Les dinandiers, ou chaudronniers, distincts des fabricants de poëles[9] étaient sous le patronage de saint Hubert. Le Souverain Pontife Innocent X accorda à leur Confrérie plusieurs indulgences, le 20 juin 1654. — Sainte Barbe était la patronne des Fondeurs, saint Éloi des Maréchaux, saint Jean des Parcheminiers.

Aujourd'hui encore ces diverses Confréries continuent à célébrer leurs fêtes.

La notice suivante, que nous devons à la bienveillance de M. Lavalley, président du Bureau de la Fabrique paroissiale, nous montrera la ténacité des anciennes traditions à Villedieu.

On ignore la date de la fondation de la Confrérie de Sainte-Anne ; mais elle semble remonter à plusieurs siècles, peut-être même à l'installation des Poëliers à Villedieu ; car à diverses époques et dans des documents très anciens. On parle de la Confrérie, du Chapelain de Sainte-Anne.

Cette fête se célébrait solennellement le 26 juillet. Au commencement du siècle, vers 1807, on disait encore, la veille, les premières vêpres et les matines, puis, le jour, les laudes, les petites heures ; une procession solennelle se faisait dans les principales rues de la ville, le malin avant la grand'messe : on y chantait les litanies des saints, et après chaque invocation on répondait : Sancta Anna, ora pronobis. La grand'messe se disait ensuite avec sermon, et le soir les vêpres étaient suivies du salut du Saint-Sacrement.

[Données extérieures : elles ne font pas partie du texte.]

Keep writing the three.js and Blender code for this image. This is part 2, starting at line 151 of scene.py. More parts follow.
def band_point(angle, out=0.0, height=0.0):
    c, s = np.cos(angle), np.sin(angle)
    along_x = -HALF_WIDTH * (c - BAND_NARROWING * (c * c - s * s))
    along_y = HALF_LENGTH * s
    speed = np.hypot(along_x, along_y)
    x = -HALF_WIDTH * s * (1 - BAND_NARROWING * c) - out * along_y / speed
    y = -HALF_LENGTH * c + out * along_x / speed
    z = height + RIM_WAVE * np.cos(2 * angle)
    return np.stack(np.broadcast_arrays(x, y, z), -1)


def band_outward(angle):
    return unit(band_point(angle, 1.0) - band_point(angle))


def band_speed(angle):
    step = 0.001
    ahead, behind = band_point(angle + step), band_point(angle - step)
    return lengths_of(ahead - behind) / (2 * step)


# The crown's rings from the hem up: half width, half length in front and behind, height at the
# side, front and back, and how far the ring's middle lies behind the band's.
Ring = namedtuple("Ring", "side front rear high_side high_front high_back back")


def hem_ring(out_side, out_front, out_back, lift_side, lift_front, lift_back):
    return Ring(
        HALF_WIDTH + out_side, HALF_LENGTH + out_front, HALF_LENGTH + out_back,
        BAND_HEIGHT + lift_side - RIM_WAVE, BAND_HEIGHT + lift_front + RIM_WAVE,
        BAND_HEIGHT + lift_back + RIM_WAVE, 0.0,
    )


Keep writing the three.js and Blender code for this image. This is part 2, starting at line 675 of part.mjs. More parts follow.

Le lendemain, messe solennelle de Requiem pour les confrères décédés.

La fête était chômée par presque tous les habitants. Peu à peu l'industrie de la poëlerie a diminué, et elle a fini par disparaître, et avec elle les poëliers ont également disparu.

Néanmoins la fête de Sainte-Anne continue d'être célébrée le 26 juillet de chaque année. Plusieurs personnes, et notamment, M. L'Abbé Lebedel, ancien Doyen de Villedieu, M. L'abbé Lanos, ancien vicaire de Villedieu, actuellement curé de La Lande d'Airou, M. Alphonse Briens, ancien maître poëlier, et autres, ont successivement fondé à perpétuité, la grand'messe, les vêpres, le salut, la messe de Requiem du lendemain ; mais il n'y a plus de Confrères. La Procession continue cependant d'être faite avant la grand'messe, et est suivie de quelques âmes pieuses.

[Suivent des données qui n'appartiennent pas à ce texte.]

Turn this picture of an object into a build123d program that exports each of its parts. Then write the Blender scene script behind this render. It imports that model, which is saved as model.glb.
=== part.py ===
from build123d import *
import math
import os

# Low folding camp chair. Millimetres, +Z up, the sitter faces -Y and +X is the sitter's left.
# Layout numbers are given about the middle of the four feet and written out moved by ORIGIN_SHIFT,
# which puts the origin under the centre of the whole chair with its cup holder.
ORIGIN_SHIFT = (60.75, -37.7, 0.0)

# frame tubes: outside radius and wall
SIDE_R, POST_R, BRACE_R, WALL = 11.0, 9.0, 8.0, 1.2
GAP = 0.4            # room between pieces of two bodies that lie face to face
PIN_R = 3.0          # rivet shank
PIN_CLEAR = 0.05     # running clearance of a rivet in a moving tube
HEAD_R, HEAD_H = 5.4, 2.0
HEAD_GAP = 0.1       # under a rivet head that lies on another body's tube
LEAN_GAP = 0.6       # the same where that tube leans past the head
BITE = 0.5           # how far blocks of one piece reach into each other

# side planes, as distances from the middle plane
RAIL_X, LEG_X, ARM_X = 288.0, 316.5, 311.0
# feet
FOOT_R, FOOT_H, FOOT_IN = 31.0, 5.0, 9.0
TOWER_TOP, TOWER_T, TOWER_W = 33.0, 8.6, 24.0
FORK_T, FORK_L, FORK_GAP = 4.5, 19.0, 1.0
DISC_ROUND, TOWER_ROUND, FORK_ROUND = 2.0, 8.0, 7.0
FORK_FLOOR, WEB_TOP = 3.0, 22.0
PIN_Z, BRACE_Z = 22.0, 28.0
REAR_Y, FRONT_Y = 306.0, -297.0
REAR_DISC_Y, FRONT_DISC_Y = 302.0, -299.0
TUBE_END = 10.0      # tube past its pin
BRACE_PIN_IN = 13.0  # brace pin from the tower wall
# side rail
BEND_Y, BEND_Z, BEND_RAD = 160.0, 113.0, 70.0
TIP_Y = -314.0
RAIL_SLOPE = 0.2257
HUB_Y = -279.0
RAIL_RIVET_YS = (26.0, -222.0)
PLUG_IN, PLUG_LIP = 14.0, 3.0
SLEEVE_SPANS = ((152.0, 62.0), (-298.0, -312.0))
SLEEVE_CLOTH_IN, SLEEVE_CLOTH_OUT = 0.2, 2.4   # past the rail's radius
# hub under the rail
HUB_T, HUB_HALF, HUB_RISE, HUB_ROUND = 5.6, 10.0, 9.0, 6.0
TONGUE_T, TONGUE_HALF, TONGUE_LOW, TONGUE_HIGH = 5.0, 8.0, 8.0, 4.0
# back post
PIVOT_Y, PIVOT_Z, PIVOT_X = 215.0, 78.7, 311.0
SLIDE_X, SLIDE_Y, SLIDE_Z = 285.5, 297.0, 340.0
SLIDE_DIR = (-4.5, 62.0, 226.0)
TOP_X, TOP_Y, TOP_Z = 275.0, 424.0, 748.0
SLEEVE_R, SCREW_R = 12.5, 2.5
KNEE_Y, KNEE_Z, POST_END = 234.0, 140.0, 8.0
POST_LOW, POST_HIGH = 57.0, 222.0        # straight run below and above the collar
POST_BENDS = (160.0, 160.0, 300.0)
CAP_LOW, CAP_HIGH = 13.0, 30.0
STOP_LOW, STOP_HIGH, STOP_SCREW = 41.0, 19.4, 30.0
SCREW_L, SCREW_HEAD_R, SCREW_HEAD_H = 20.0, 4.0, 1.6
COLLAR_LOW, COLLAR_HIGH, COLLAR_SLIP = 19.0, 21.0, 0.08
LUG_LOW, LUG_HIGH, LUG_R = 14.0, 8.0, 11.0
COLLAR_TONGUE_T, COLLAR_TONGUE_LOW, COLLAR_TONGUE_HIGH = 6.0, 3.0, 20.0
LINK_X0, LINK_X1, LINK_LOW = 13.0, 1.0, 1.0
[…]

La Fête des Poëliers portait le nom de Sainte-Anne d'Airain pour la distinguer de la Sainte-Anne de Bois que fêtent les Menuisiers le lundi d'après la Sainte-Anne d'Airain. Il y a également grand'messe, vêpres et salut le jour, mais pas de procession ; le lendemain, également messe de Requiem pour les confrères défunts.

Le lendemain de la Sainte-Anne d'Airain, les Dentellières — sans toutefois faire de fête religieuse — chômaient pour fêter la Petite Fille, c'est-à-dire la Sainte Vierge qui était la petite fille de Sainte Anne.

Les Fondeurs fêtent sainte Barbe, le 4 décembre : mêmes offices que pour Sainte-Anne de Bois.

Les Chaudronniers fêtent saint Hubert. Autrefois cette fête se célébrait le il novembre ; aujourd'hui les chaudronniers font leur fête le lundi dans l'octave de l'Ascension ; et ce, depuis 1830 ou 1833. Mêmes offices que pour Sainte Barbe.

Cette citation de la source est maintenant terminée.